◆ **GOAL**: Review the lines that follow and copy each one that contains the word "None".

◆ **DATASET CONTENT**:

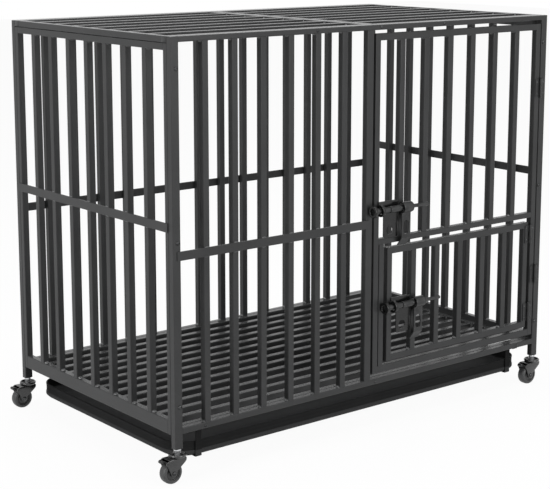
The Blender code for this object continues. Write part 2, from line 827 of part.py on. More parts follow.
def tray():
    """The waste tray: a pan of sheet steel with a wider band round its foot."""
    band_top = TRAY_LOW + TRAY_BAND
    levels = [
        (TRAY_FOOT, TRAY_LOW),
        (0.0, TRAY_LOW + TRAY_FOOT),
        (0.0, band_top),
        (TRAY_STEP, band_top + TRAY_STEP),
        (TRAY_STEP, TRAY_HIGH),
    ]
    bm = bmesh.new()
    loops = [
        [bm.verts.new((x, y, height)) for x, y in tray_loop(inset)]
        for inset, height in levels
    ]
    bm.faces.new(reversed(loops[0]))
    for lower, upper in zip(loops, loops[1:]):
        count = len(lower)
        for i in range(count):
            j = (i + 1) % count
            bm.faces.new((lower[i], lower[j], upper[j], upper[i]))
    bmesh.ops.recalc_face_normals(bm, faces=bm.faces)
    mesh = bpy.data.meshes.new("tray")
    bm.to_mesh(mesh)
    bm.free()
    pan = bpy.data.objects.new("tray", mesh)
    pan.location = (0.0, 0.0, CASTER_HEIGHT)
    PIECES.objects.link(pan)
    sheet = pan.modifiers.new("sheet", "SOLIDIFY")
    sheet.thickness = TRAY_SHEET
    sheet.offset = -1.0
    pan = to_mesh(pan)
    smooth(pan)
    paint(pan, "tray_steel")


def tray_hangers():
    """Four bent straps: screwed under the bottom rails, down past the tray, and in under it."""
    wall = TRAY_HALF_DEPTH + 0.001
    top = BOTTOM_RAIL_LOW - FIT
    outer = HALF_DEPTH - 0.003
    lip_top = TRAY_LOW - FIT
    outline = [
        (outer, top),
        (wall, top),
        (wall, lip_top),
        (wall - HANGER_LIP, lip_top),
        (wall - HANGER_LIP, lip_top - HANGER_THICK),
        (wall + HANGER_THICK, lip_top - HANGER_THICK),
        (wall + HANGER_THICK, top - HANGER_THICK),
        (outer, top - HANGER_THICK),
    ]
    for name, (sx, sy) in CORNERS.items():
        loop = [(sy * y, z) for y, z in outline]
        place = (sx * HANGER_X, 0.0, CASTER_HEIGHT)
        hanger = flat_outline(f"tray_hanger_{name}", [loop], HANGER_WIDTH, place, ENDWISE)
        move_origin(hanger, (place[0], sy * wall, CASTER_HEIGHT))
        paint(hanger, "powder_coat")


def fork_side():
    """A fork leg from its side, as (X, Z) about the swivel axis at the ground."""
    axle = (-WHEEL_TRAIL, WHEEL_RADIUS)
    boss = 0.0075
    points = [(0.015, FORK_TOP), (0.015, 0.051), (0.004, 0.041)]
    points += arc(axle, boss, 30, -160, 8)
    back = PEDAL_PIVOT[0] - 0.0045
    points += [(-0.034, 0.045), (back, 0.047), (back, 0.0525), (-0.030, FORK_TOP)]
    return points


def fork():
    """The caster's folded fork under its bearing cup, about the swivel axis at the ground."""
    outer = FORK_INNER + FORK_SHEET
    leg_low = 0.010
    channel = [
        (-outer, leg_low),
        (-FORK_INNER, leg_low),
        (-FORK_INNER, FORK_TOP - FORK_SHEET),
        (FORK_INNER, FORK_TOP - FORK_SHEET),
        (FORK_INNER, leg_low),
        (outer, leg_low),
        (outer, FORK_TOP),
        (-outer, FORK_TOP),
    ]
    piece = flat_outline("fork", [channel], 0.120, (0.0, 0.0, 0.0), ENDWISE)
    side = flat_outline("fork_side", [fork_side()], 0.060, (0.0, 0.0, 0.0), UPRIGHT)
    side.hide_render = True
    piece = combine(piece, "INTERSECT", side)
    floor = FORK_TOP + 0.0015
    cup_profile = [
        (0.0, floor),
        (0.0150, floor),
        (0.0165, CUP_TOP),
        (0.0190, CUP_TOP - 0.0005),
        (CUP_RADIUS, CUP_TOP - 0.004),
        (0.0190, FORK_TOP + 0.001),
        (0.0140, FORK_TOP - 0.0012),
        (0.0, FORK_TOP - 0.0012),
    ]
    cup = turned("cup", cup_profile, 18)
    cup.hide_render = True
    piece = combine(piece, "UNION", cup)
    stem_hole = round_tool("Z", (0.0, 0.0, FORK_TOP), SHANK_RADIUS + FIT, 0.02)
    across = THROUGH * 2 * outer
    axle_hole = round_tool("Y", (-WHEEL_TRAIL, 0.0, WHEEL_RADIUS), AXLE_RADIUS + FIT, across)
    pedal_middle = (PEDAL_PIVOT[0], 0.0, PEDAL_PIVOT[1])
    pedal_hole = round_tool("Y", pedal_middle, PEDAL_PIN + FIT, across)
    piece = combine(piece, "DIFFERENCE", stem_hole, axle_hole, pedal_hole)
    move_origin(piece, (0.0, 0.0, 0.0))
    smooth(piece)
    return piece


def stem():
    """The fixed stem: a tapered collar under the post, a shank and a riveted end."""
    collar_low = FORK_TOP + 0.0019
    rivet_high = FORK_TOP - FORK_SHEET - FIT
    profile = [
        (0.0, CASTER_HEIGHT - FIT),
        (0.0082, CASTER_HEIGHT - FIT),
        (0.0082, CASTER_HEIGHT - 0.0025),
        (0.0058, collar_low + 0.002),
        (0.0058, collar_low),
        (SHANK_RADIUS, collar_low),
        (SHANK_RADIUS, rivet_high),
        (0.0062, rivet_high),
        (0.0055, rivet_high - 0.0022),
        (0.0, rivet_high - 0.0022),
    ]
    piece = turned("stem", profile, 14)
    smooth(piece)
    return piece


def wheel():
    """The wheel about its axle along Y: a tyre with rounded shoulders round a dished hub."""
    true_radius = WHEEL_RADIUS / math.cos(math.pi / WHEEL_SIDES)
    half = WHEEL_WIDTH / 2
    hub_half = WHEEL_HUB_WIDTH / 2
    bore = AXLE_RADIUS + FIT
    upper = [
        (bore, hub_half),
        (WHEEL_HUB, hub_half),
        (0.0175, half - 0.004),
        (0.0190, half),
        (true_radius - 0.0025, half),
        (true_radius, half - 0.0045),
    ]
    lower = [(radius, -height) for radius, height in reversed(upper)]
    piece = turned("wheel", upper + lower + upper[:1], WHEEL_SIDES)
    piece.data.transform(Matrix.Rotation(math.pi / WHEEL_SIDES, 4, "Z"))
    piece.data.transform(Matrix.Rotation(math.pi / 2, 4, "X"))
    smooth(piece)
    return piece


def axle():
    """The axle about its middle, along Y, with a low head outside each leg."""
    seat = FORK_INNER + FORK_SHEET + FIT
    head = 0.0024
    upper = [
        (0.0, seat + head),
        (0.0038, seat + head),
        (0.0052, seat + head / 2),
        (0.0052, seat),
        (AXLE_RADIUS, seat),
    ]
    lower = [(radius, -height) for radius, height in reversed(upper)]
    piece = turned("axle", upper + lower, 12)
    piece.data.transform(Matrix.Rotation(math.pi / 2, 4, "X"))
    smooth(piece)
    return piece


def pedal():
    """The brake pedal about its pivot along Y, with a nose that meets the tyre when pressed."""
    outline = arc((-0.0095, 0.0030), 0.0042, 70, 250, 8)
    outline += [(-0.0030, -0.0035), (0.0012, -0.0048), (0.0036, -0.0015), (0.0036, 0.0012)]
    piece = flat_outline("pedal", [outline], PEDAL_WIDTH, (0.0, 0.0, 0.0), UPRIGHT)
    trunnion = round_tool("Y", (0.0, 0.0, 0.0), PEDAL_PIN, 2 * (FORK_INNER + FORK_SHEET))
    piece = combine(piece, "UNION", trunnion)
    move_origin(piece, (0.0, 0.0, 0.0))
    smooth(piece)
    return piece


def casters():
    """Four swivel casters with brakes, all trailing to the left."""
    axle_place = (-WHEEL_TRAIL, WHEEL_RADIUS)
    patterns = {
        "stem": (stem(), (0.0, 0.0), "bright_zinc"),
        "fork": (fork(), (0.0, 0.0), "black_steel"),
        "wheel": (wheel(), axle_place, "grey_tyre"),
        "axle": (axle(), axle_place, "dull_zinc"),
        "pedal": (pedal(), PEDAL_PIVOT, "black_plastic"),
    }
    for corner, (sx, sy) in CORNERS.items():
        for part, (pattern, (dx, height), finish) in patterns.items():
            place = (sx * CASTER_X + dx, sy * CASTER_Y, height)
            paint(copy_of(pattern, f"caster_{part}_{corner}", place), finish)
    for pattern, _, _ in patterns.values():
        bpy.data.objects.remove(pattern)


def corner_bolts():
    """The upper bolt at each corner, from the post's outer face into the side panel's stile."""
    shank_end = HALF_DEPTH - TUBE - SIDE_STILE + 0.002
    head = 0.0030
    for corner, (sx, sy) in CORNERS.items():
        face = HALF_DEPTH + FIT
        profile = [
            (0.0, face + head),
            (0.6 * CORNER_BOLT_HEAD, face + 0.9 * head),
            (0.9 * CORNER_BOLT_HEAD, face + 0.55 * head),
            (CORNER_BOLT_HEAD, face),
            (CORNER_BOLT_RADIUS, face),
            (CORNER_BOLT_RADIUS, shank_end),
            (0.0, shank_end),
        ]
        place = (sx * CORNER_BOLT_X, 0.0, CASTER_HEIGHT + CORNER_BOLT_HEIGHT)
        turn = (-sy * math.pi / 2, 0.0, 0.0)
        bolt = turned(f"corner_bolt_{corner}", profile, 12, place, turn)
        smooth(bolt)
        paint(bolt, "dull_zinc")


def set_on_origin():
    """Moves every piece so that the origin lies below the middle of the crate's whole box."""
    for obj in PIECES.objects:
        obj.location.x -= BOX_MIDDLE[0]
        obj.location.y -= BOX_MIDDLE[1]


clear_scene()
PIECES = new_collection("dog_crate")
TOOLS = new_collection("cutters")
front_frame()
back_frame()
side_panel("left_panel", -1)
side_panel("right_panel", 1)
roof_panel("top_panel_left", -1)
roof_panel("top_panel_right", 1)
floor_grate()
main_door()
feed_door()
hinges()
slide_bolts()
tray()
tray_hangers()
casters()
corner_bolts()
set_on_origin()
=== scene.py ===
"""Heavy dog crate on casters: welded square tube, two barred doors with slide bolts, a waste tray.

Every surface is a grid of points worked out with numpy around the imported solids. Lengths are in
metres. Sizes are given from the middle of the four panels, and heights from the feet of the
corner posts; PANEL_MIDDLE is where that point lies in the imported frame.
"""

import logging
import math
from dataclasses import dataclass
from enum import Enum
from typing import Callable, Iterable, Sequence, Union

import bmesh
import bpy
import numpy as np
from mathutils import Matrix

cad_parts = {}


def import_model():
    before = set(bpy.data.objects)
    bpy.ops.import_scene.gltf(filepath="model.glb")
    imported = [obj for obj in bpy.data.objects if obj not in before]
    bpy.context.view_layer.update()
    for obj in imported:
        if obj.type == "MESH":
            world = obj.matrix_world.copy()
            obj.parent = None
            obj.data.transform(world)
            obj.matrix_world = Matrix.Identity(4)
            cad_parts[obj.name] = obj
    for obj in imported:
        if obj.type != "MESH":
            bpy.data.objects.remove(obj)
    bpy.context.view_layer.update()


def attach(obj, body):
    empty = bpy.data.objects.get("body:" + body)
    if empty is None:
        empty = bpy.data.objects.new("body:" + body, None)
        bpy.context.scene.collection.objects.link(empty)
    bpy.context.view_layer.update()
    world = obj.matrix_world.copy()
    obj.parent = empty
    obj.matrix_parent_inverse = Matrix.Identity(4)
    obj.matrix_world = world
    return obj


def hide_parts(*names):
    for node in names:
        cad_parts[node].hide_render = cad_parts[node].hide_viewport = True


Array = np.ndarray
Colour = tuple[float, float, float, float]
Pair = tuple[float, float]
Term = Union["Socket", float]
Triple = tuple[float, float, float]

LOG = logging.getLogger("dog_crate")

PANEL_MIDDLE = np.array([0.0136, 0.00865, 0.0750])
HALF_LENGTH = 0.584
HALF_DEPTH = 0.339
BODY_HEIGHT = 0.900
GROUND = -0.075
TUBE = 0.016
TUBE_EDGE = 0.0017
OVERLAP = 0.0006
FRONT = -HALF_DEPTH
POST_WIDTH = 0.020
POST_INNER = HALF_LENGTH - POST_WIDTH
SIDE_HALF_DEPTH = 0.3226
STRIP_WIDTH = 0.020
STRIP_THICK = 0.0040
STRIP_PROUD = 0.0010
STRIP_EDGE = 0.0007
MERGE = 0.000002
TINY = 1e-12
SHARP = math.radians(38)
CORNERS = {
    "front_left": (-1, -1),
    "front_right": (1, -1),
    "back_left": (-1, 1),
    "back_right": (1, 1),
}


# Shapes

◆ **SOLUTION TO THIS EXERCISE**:
            obj.parent = None
    if empty is None:
        empty = bpy.data.objects.new("body:" + body, None)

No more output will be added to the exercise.